Russia is another positive area. “It has been a fantastic economic story over a number of years,” he adds. “There may be some short-term issues but on a longer-term perspective it is still a market we like.”

The fact that infrastructure investment in Russia as a percentage of GDP is so low compared with developed markets – and that there has been a concerted effort by its government to increase spending – are other reasons for optimism.

In contrast, Mr Morgan is negative on South Africa due to concerns about the fragility of its economy. “We are also underweight Egypt because we have some economic concerns,” he adds. “There is a bubble building and we see better value elsewhere.”

As far as themes are concerned, Mr Morgan is a firm believer in the global infrastructure story. “Stocks like Evraz Group is the way to play this theme in Russia because it is the main producer of products for the construction industry and also has a near monopoly on rail lines,” he explains. “The Russian railway system has a huge capital expenditure plan so this is a multi-year story.”

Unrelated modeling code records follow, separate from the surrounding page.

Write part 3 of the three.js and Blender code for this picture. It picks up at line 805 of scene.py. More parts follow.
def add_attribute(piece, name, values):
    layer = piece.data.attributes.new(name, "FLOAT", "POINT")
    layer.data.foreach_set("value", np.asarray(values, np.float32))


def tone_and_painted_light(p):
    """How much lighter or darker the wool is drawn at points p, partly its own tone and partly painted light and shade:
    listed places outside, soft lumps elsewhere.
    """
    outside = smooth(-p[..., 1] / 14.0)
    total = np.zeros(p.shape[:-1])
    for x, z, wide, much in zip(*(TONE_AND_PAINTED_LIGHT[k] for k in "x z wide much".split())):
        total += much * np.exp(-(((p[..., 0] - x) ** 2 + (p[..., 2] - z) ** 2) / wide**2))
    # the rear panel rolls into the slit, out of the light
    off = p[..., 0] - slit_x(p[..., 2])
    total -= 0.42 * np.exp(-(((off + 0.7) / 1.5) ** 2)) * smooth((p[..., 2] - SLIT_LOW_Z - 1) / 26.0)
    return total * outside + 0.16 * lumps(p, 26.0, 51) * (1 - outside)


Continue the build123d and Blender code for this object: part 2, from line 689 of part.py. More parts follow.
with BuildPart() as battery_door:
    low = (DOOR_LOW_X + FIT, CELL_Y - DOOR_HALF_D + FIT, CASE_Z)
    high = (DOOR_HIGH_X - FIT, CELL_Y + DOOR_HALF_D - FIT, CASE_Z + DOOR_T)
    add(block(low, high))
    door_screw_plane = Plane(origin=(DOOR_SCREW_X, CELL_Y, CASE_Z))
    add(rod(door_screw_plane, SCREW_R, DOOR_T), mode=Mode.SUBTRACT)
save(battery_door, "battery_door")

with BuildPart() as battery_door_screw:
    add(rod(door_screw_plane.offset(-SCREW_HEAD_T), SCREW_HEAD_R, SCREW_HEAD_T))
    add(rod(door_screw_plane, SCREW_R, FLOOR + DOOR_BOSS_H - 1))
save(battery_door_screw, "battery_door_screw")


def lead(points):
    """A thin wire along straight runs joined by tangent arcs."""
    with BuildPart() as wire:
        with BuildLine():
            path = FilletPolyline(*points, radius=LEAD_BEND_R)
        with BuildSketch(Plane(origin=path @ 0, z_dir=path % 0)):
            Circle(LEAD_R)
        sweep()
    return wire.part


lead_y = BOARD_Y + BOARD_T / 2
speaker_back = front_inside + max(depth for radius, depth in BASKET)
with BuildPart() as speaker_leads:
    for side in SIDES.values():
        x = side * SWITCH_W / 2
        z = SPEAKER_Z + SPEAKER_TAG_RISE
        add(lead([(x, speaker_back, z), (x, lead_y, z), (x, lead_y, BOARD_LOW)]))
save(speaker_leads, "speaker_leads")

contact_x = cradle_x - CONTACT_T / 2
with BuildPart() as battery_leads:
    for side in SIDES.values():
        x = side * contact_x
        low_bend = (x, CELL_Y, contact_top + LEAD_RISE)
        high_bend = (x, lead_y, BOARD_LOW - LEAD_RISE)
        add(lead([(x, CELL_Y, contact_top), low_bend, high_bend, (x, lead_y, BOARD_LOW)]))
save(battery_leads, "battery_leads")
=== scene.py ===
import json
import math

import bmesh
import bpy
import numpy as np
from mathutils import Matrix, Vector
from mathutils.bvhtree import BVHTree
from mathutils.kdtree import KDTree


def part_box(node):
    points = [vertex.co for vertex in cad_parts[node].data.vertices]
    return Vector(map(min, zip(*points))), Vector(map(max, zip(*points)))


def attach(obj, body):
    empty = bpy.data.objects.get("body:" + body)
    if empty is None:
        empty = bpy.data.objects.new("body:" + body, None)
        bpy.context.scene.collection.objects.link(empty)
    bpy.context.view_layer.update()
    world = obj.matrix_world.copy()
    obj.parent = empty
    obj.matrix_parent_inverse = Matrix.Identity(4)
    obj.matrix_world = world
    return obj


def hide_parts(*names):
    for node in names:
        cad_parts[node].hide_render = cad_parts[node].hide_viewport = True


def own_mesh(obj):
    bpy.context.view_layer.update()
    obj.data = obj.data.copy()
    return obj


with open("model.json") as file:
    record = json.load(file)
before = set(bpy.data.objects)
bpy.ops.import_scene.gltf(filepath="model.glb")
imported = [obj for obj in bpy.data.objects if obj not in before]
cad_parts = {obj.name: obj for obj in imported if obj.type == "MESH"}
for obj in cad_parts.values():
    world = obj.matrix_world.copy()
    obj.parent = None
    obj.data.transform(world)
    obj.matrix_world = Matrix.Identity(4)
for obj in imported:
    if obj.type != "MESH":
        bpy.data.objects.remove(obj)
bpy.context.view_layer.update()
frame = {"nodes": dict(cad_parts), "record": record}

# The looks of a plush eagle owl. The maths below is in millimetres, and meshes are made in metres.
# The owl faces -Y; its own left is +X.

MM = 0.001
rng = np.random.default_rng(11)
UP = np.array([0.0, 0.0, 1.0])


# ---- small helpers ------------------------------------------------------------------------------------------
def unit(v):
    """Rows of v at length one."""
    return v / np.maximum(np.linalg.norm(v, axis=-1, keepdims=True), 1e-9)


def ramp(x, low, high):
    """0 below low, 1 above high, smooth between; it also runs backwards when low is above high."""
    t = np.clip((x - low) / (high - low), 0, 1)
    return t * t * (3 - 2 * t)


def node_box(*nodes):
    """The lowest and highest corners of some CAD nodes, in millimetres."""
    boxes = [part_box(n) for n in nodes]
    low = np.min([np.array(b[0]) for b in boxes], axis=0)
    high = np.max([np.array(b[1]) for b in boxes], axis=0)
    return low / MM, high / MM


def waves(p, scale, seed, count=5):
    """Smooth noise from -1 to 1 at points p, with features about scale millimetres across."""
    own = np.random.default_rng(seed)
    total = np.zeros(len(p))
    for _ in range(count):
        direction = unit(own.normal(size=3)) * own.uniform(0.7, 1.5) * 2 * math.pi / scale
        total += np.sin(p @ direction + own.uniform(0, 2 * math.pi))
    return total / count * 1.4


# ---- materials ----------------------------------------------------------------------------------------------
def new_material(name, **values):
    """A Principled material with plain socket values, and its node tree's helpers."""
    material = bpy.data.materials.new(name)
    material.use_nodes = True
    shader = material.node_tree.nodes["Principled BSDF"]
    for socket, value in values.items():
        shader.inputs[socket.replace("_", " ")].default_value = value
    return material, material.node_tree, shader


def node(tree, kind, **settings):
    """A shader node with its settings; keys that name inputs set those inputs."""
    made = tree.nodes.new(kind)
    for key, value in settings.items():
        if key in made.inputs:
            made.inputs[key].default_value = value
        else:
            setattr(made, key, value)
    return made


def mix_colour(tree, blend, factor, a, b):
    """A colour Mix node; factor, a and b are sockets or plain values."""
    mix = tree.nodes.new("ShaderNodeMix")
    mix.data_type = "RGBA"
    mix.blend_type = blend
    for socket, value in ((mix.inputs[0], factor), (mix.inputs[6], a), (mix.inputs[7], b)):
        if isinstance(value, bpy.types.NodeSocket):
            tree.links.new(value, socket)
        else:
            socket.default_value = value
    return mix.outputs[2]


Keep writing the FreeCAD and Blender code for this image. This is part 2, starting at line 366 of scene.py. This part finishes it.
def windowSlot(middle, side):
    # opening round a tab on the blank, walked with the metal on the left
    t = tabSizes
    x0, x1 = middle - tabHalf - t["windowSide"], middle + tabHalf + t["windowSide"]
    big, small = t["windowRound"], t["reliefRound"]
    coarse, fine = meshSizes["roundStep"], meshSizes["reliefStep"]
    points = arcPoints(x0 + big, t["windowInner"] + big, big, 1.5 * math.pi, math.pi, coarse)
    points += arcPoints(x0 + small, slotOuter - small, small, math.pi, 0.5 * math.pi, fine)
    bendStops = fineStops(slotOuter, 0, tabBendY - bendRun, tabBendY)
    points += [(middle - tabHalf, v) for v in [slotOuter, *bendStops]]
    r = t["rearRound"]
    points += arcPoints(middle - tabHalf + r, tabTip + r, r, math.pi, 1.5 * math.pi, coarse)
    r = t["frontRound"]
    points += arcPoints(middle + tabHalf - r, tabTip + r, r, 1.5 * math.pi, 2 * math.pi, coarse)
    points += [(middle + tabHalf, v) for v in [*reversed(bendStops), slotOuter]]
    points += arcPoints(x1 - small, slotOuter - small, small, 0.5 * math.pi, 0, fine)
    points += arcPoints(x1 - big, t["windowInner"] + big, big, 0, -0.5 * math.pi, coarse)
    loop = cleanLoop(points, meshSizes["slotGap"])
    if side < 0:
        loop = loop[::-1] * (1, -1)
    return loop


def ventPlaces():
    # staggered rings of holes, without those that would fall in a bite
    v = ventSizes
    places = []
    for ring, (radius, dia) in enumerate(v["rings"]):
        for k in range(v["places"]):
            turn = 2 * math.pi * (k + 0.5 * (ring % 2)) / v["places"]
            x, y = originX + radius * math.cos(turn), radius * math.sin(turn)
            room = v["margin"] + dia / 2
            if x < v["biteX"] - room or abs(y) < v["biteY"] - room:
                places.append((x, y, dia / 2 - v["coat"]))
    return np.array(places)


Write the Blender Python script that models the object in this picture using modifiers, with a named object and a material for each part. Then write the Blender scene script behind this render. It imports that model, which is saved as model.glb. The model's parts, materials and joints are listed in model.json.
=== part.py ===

Oil and gas is another favoured area of the fund which was launched back in December 1996. Petrobras of Brazil, for example, accounts for 4 per cent of assets under management. “It was disappointing the market for a number of years on its production but is now seeing strong growth in this area,” explains Mr Morgan. “It is also attractively valued and a key beneficiary of the high oil price.”

The number of stocks is currently at the higher end of its typical 60-80 range. “The markets are quite volatile at the moment so it pays not to have all your eggs in one basket,” he adds, estimating the annual turnover to be 200 per cent.

“We are looking for triggers and catalysts for stocks,” he adds. “This can include strong spending in a particular area, high volume sales of its products and a strong pricing environment. In addition, all the stocks we own have strong managements.”

The top-10 holdings, which account for just over 42 per cent of the fund’s assets under management, include Lukoil Holdings, America Movil, MTN Group and Gazprom.

While Mr Morgan accepts investors are in for a “choppy period” over the coming months, he remains confident that the investment story for emerging markets still stacks up and that the fund is correction positioned in key markets.

Having spent more than a decade covering these regions, he says most of these emerging countries no longer suffer from the political extremes of the past, and have become less dependent on capital inflows in recent years.

“They have benefited from the commodity boom which has given rise to a large domestic savings base,” he points out. “Along with the strong economic growth has come a more affluent consumer and this is a secular story.”

That is not to say everything will be rosy. Weakening global growth, rising inflation and ongoing credit problems are affecting the external environment, but the domestic demand within these markets remains strong.

The economic peaks and troughs of the past, therefore, appear to have been consigned to the history books. “The long-term growth is in place and there is more political stability in these markets,” he says. “A lot of them are also benefiting from broad base economic growth and attractive valuations.”

In particular, he notes, the financial problems that have gripped the West in recent months are not a problem. “Most banks in Brazil and Russia have no exposure whatsoever to the sub-prime woes that have afflicted developed markets,” he adds. “I am not saying emerging markets are a safe haven but the story remains strong.”